You want him to put you first more often.
It's probably not a good idea to start by saying he always needs to pick you over his buddies or his mom. That said, if you feel like you’re constantly getting blown off for the other people in his life, it's perfectly acceptable to ask where you fall on his list of priorities.Telling him that you sometimes feel less important than some of his family and friends and ask if that was his intention. Make sure you give him a chance to clarify whether he really means to put you on the backburner. Chances are he's having trouble juggling his commitments, and he may think you're content with the way it’s been unless you bring it up.

You want more affection.
The best way to see how she feels about being more hands-on (whether it's in public or at home) is to see how she reacts to your flirtatious moves. If she pulls away, let her know that you noticed that she seems uncomfortable showing affection at times and ask why.

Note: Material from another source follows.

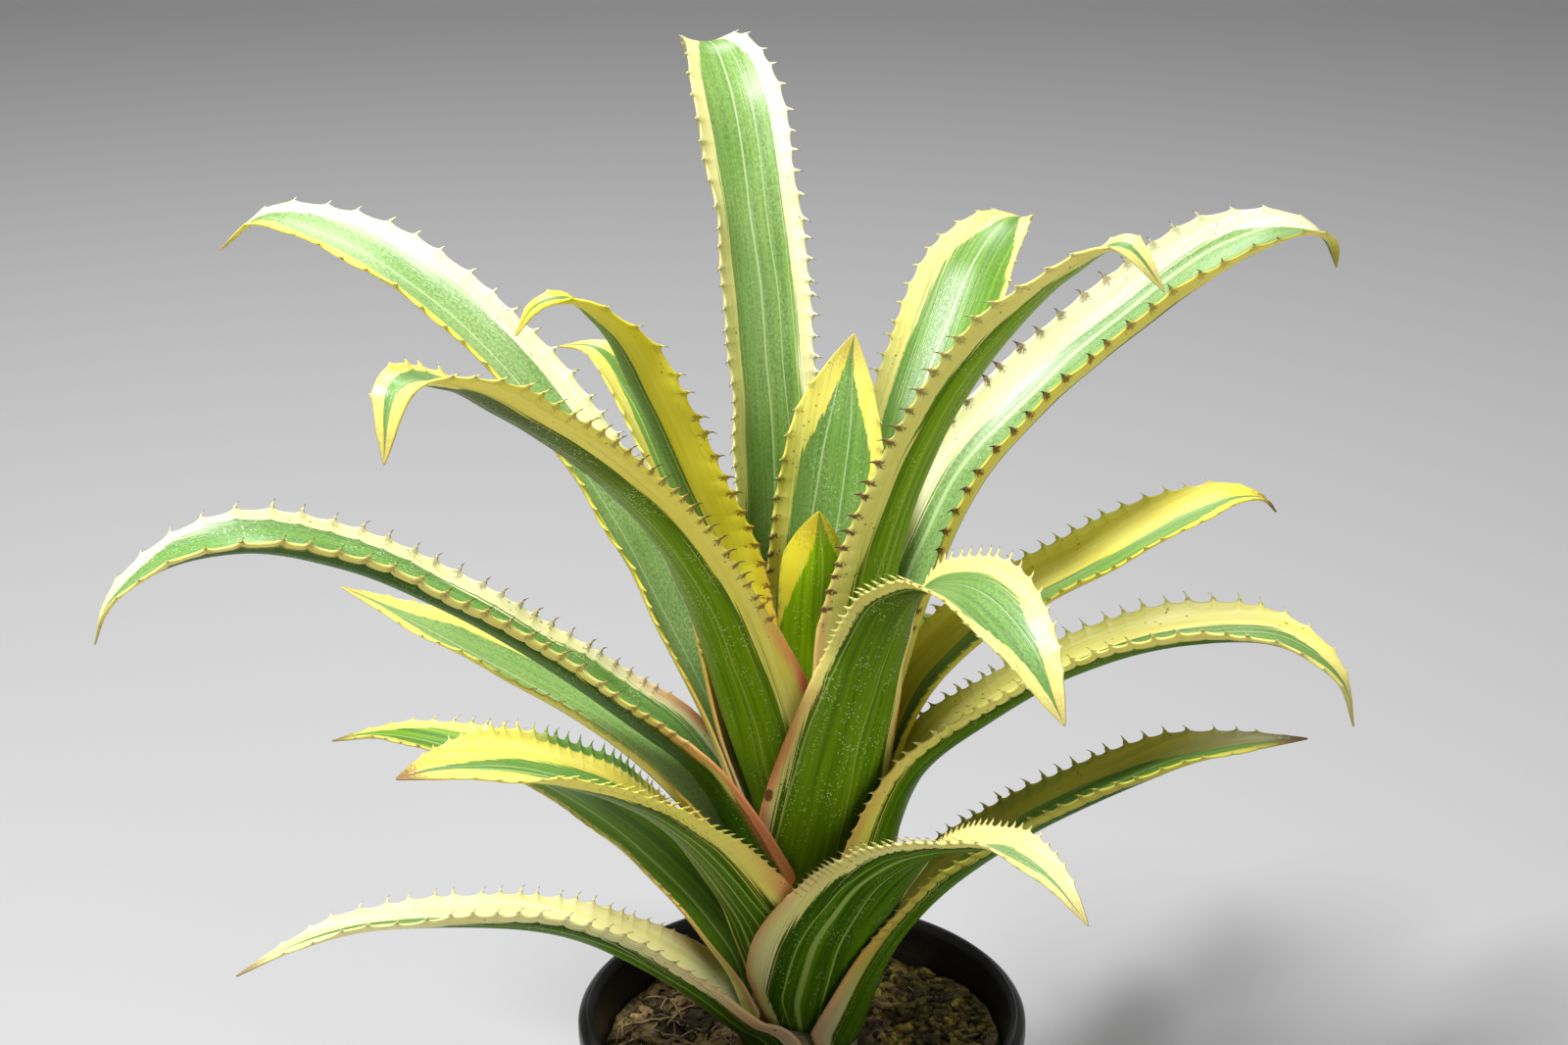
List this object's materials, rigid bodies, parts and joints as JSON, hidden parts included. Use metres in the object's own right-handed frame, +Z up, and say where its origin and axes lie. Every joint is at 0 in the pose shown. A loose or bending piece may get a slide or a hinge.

Perhaps they had a bad experience in the past with PDA or maybe their family raised them not to show much affection. Whatever the issue, let her know that you're a really affectionate person and you’d like her to be a little more open if she's willing to give it a shot. If she's not, don’t push it, that naturally makes people want to rebel or resist against it. They may come around in time, but if not, you may have to decide if this is a deal breaker for you.